(Scripts that build objects)
——

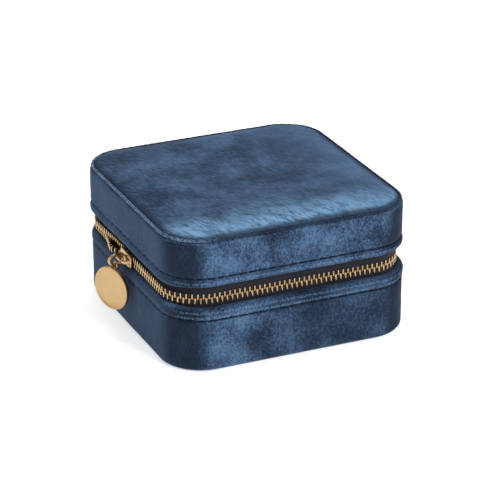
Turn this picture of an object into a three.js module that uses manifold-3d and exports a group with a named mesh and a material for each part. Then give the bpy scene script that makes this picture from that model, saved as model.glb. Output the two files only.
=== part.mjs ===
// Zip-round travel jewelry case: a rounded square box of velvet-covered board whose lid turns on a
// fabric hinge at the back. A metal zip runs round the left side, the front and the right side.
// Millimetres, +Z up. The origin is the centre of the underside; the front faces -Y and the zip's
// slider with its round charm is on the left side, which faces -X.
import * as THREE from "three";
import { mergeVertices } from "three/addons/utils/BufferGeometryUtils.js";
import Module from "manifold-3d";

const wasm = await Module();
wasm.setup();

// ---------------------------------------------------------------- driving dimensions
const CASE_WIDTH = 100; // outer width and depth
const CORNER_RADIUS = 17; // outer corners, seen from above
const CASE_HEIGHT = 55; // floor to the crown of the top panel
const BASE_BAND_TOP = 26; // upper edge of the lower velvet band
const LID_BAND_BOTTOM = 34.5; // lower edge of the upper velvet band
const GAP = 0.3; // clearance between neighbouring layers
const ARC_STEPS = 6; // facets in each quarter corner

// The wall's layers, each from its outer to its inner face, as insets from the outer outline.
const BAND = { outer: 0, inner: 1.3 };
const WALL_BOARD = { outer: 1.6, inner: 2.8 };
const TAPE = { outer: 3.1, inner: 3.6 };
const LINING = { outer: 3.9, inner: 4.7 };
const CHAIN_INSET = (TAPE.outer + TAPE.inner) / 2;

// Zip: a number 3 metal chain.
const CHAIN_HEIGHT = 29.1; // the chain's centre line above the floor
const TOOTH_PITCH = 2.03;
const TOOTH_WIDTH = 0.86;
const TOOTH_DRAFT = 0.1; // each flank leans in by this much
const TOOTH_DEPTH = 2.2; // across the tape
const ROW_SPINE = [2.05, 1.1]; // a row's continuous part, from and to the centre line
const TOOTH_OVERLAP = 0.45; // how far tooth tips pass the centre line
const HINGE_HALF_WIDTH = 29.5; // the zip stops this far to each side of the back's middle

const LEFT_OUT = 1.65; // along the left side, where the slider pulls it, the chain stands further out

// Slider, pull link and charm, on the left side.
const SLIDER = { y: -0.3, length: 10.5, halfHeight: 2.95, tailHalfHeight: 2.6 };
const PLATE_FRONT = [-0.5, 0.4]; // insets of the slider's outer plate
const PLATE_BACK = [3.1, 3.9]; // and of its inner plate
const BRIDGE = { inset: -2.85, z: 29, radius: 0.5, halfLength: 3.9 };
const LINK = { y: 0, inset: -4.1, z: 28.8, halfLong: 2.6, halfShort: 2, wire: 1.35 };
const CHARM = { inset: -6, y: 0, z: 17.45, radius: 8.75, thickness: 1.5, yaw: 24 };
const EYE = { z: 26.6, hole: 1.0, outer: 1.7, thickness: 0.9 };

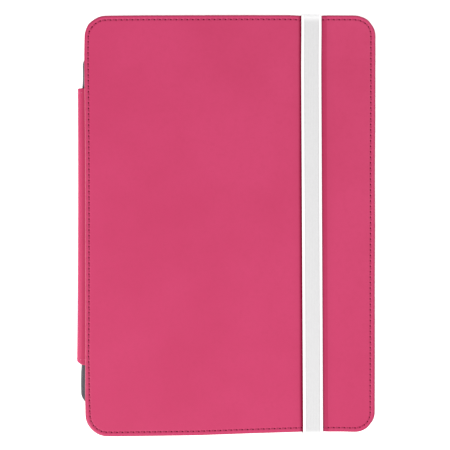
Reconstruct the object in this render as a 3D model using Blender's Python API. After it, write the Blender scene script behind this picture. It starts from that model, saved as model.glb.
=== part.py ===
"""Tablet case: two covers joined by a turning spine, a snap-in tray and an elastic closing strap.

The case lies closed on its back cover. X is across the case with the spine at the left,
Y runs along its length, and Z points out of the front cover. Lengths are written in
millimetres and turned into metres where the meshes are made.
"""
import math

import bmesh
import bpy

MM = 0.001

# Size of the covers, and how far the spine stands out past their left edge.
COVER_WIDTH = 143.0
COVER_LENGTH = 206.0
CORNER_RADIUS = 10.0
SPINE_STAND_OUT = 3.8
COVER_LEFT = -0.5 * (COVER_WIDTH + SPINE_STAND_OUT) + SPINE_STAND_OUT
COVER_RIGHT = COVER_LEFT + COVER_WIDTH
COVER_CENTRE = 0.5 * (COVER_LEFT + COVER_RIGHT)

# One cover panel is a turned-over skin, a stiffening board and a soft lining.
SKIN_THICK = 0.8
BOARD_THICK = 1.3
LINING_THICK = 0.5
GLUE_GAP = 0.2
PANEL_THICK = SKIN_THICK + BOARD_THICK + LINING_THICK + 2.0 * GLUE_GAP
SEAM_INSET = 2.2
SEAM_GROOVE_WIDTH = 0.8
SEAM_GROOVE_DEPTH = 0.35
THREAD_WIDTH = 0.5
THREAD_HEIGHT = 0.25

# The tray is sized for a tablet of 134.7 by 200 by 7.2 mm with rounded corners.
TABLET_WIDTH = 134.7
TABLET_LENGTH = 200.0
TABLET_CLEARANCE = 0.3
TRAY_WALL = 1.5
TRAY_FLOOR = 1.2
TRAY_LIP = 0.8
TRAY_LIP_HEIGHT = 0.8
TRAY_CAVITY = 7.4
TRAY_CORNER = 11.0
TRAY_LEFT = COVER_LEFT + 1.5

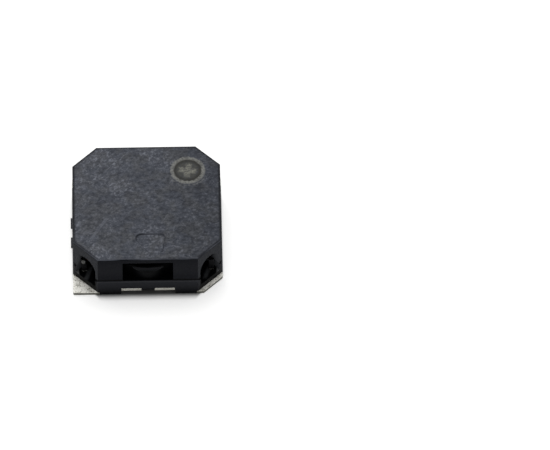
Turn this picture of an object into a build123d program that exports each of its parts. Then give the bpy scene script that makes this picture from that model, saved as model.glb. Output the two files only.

——

Given exercise
Above are some records; extract every one of them exactly.

Answer to this problem
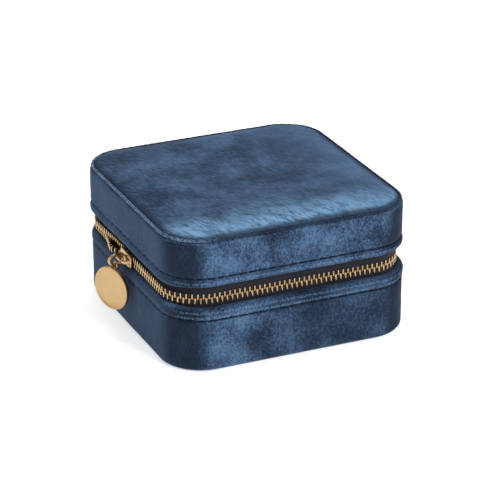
Turn this picture of an object into a three.js module that uses manifold-3d and exports a group with a named mesh and a material for each part. Then give the bpy scene script that makes this picture from that model, saved as model.glb. Output the two files only.
=== part.mjs ===
// Zip-round travel jewelry case: a rounded square box of velvet-covered board whose lid turns on a
// fabric hinge at the back. A metal zip runs round the left side, the front and the right side.
// Millimetres, +Z up. The origin is the centre of the underside; the front faces -Y and the zip's
// slider with its round charm is on the left side, which faces -X.
import * as THREE from "three";
import { mergeVertices } from "three/addons/utils/BufferGeometryUtils.js";
import Module from "manifold-3d";

const wasm = await Module();
wasm.setup();

// ---------------------------------------------------------------- driving dimensions
const CASE_WIDTH = 100; // outer width and depth
const CORNER_RADIUS = 17; // outer corners, seen from above
const CASE_HEIGHT = 55; // floor to the crown of the top panel
const BASE_BAND_TOP = 26; // upper edge of the lower velvet band
const LID_BAND_BOTTOM = 34.5; // lower edge of the upper velvet band
const GAP = 0.3; // clearance between neighbouring layers
const ARC_STEPS = 6; // facets in each quarter corner

// The wall's layers, each from its outer to its inner face, as insets from the outer outline.
const BAND = { outer: 0, inner: 1.3 };
const WALL_BOARD = { outer: 1.6, inner: 2.8 };
const TAPE = { outer: 3.1, inner: 3.6 };
const LINING = { outer: 3.9, inner: 4.7 };
const CHAIN_INSET = (TAPE.outer + TAPE.inner) / 2;

// Zip: a number 3 metal chain.
const CHAIN_HEIGHT = 29.1; // the chain's centre line above the floor
const TOOTH_PITCH = 2.03;
const TOOTH_WIDTH = 0.86;
const TOOTH_DRAFT = 0.1; // each flank leans in by this much
const TOOTH_DEPTH = 2.2; // across the tape
const ROW_SPINE = [2.05, 1.1]; // a row's continuous part, from and to the centre line
const TOOTH_OVERLAP = 0.45; // how far tooth tips pass the centre line
const HINGE_HALF_WIDTH = 29.5; // the zip stops this far to each side of the back's middle

const LEFT_OUT = 1.65; // along the left side, where the slider pulls it, the chain stands further out

// Slider, pull link and charm, on the left side.
const SLIDER = { y: -0.3, length: 10.5, halfHeight: 2.95, tailHalfHeight: 2.6 };
const PLATE_FRONT = [-0.5, 0.4]; // insets of the slider's outer plate
const PLATE_BACK = [3.1, 3.9]; // and of its inner plate
const BRIDGE = { inset: -2.85, z: 29, radius: 0.5, halfLength: 3.9 };
const LINK = { y: 0, inset: -4.1, z: 28.8, halfLong: 2.6, halfShort: 2, wire: 1.35 };
const CHARM = { inset: -6, y: 0, z: 17.45, radius: 8.75, thickness: 1.5, yaw: 24 };
const EYE = { z: 26.6, hole: 1.0, outer: 1.7, thickness: 0.9 };

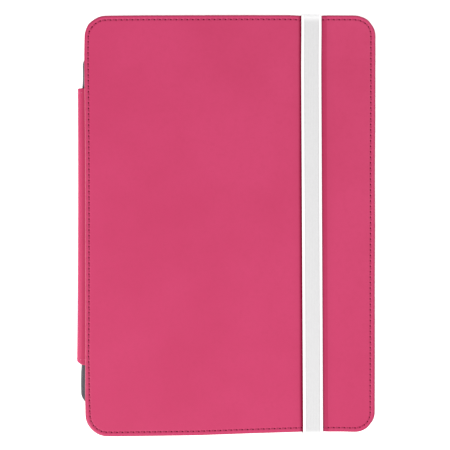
Reconstruct the object in this render as a 3D model using Blender's Python API. After it, write the Blender scene script behind this picture. It starts from that model, saved as model.glb.
=== part.py ===
"""Tablet case: two covers joined by a turning spine, a snap-in tray and an elastic closing strap.

The case lies closed on its back cover. X is across the case with the spine at the left,
Y runs along its length, and Z points out of the front cover. Lengths are written in
millimetres and turned into metres where the meshes are made.
"""
import math

import bmesh
import bpy

MM = 0.001

# Size of the covers, and how far the spine stands out past their left edge.
COVER_WIDTH = 143.0
COVER_LENGTH = 206.0
CORNER_RADIUS = 10.0
SPINE_STAND_OUT = 3.8
COVER_LEFT = -0.5 * (COVER_WIDTH + SPINE_STAND_OUT) + SPINE_STAND_OUT
COVER_RIGHT = COVER_LEFT + COVER_WIDTH
COVER_CENTRE = 0.5 * (COVER_LEFT + COVER_RIGHT)

# One cover panel is a turned-over skin, a stiffening board and a soft lining.
SKIN_THICK = 0.8
BOARD_THICK = 1.3
LINING_THICK = 0.5
GLUE_GAP = 0.2
PANEL_THICK = SKIN_THICK + BOARD_THICK + LINING_THICK + 2.0 * GLUE_GAP
SEAM_INSET = 2.2
SEAM_GROOVE_WIDTH = 0.8
SEAM_GROOVE_DEPTH = 0.35
THREAD_WIDTH = 0.5
THREAD_HEIGHT = 0.25

# The tray is sized for a tablet of 134.7 by 200 by 7.2 mm with rounded corners.
TABLET_WIDTH = 134.7
TABLET_LENGTH = 200.0
TABLET_CLEARANCE = 0.3
TRAY_WALL = 1.5
TRAY_FLOOR = 1.2
TRAY_LIP = 0.8
TRAY_LIP_HEIGHT = 0.8
TRAY_CAVITY = 7.4
TRAY_CORNER = 11.0
TRAY_LEFT = COVER_LEFT + 1.5

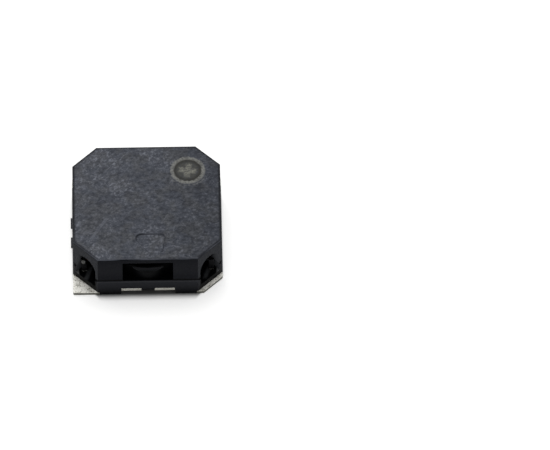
Turn this picture of an object into a build123d program that exports each of its parts. Then give the bpy scene script that makes this picture from that model, saved as model.glb. Output the two files only.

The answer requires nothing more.